Republicans are quick to note that their unpopular nominee has company on the other side: Clinton struggles with her own ratings, with 55 percent of all Americans viewing her unfavorably, according to the Washington Post poll.

“It’s not like their candidate is out of the woods,” Brabender said. “It’d be a mistake to see it as a Republican problem -- I think it’s a Democratic problem as well.”

Still, Clinton’s favorability has been inching up in recent weeks as the Democratic Party has begun to unite around her candidacy after a long primary battle with rival Sen. Bernie Sanders. At the same time, Republican lawmakers seem to be more and more uncomfortable with Trump as their standard-bearer.

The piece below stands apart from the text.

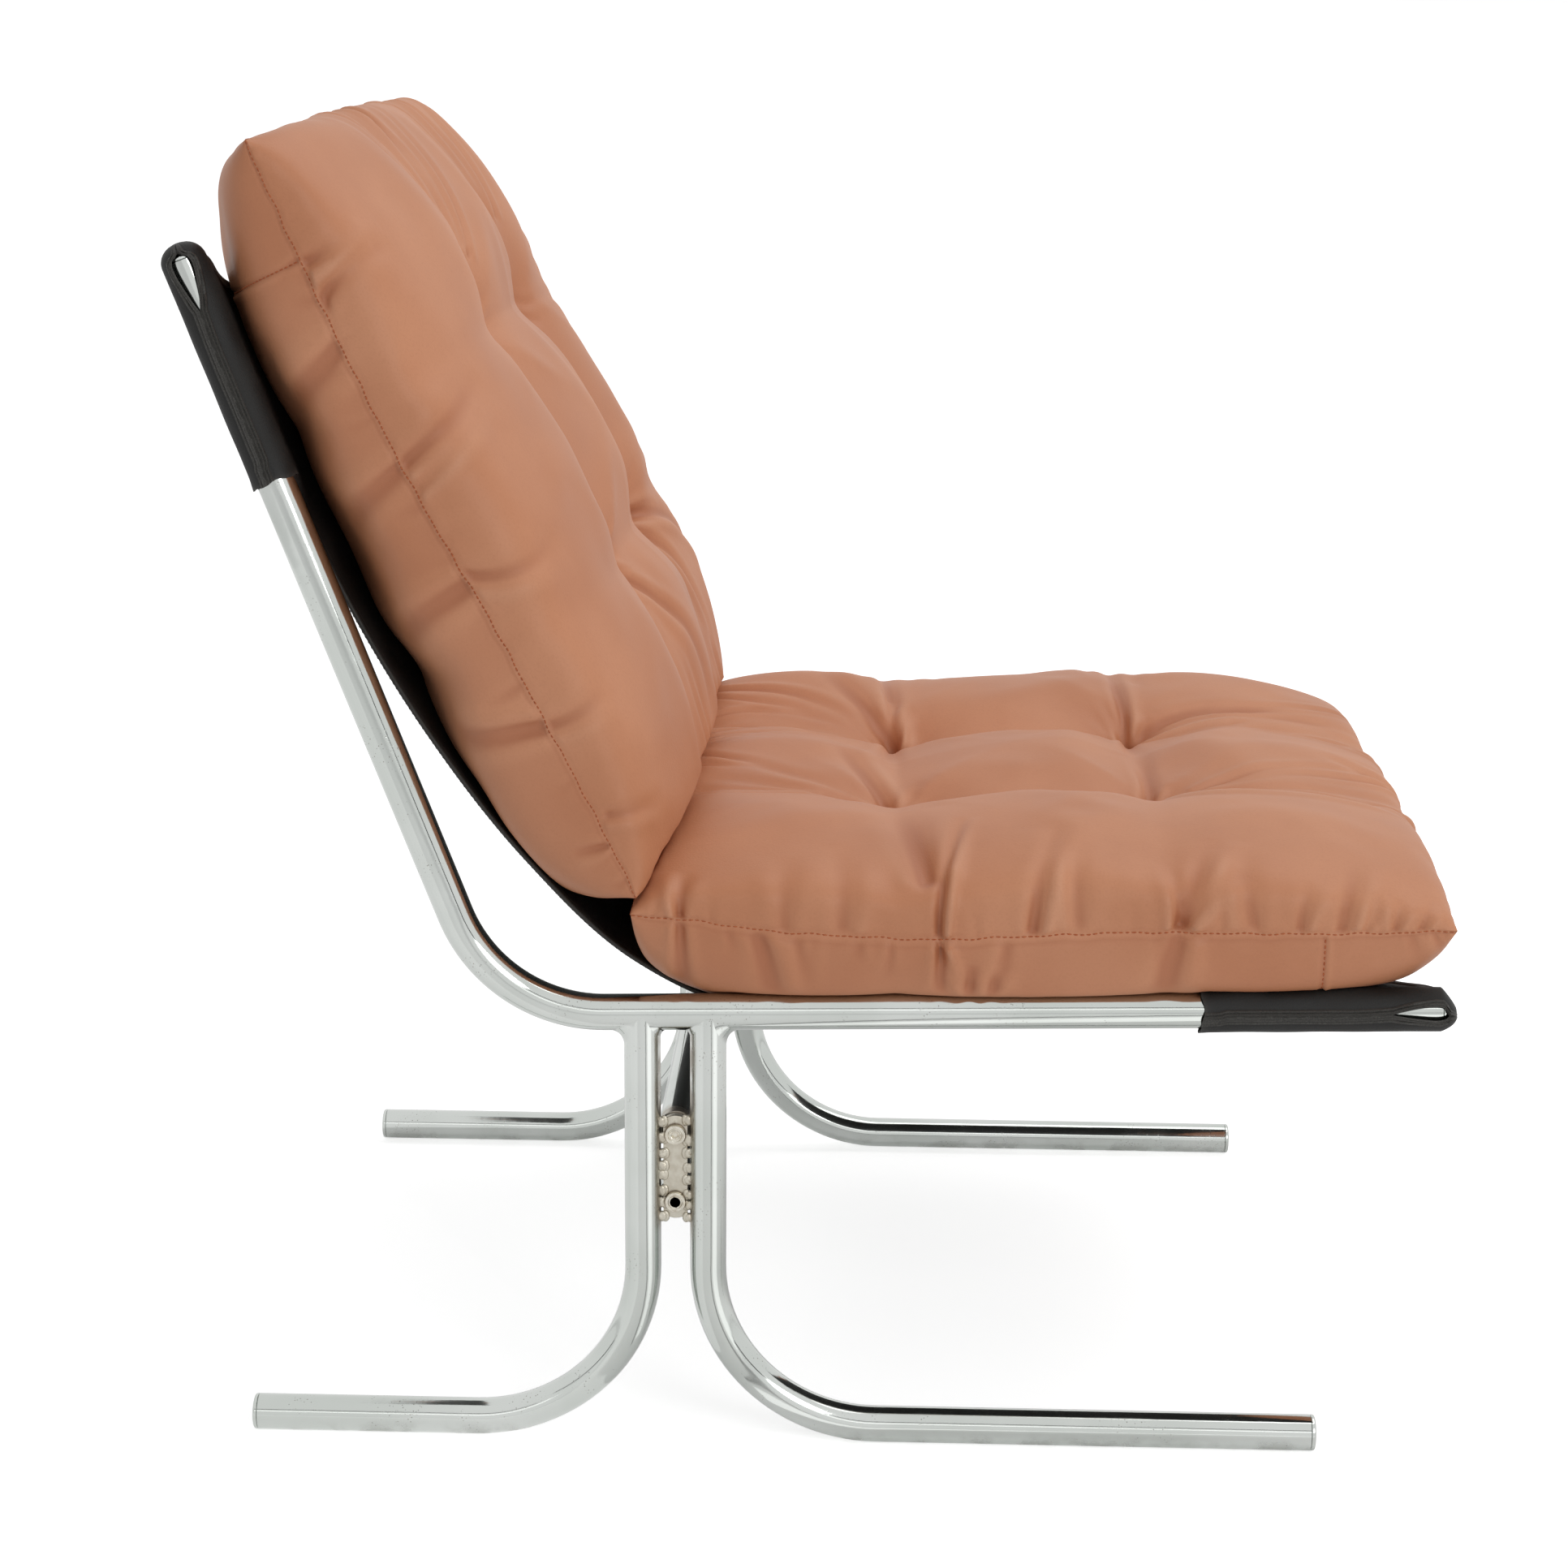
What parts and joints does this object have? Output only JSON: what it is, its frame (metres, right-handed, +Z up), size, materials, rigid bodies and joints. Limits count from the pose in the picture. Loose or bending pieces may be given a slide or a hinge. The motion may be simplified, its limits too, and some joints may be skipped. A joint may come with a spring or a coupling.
{
  "type": "cantilever lounge chair",
  "caption": "Low cantilever lounge chair with bent chromed tube side frames, a black hanging sling and loose tufted tan leather cushions for seat and back.",
  "frame": {"origin": "on the floor under the middle of the chair's outline", "axes": "+X forward, the way a sitter faces; +Y to the sitter's left; +Z up from the floor"},
  "size_m": [0.8552, 0.612, 0.9048],
  "materials": {
    "frame_chrome": "bright chrome plate, lightly worn",
    "braze_metal": "plated braze metal, slightly dull",
    "plate_steel": "warm plated steel with weld beads",
    "screw_steel": "nickel plated",
    "plug_steel": "turned steel",
    "sling_hide": "smooth black, double stitched",
    "cushion_leather": "soft satin tan with fine grain"
  },
  "bodies": {
    "root": {"seat_back_rail_right": "frame_chrome", "seat_back_rail_left": "frame_chrome", "upright_end_cap_right": "frame_chrome", "upright_end_cap_left": "frame_chrome", "rail_end_cap_right": "frame_chrome", "rail_end_cap_left": "frame_chrome", "rear_leg_right": "frame_chrome", "rear_leg_left": "frame_chrome", "front_leg_right": "frame_chrome", "front_leg_left": "frame_chrome", "rear_foot_cap_right": "frame_chrome", "rear_foot_cap_left": "frame_chrome", "front_foot_cap_right": "frame_chrome", "front_foot_cap_left": "frame_chrome", "rear_leg_braze_right": "braze_metal", "rear_leg_braze_left": "braze_metal", "front_leg_braze_right": "braze_metal", "front_leg_braze_left": "braze_metal", "leg_plate_right": "plate_steel", "leg_plate_left": "plate_steel", "rear_plate_weld_right": "plate_steel", "rear_plate_weld_left": "plate_steel", "front_plate_weld_right": "plate_steel", "front_plate_weld_left": "plate_steel", "upper_screw_right": "screw_steel", "upper_screw_left": "screw_steel", "lower_screw_right": "screw_steel", "lower_screw_left": "screw_steel", "upper_stretcher_plug_right": "plug_steel", "upper_stretcher_plug_left": "plug_steel", "lower_stretcher_plug_right": "plug_steel", "lower_stretcher_plug_left": "plug_steel", "back_sleeve_right": "sling_hide", "back_sleeve_left": "sling_hide", "seat_sleeve_right": "sling_hide", "seat_sleeve_left": "sling_hide", "upper_stretcher": "frame_chrome", "lower_stretcher": "frame_chrome", "sling_panel": "sling_hide", "seat_cushion": "cushion_leather", "back_cushion": "cushion_leather"}
  },
  "joints": []
}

The discomfort intensified in the wake of the deadly mass shooting in Orlando, Florida, when Trump congratulated himself on his past statements on terror, doubled down on his calls to ban all Muslims from entering the country and suggested that Obama was somehow sympathetic to terrorists.

The silence -- and dodges -- was perhaps most telling from two senators up for re-election. Consider Pat Toomey, the Pennsylvania Republican who’s already considered one of the most vulnerable senators in 2016, who told NBC News he “didn’t follow it closely,” while North Carolina’s Sen. Richard Burr, another vulnerable senator, suggested a reporter “take that up with the Trump campaign.”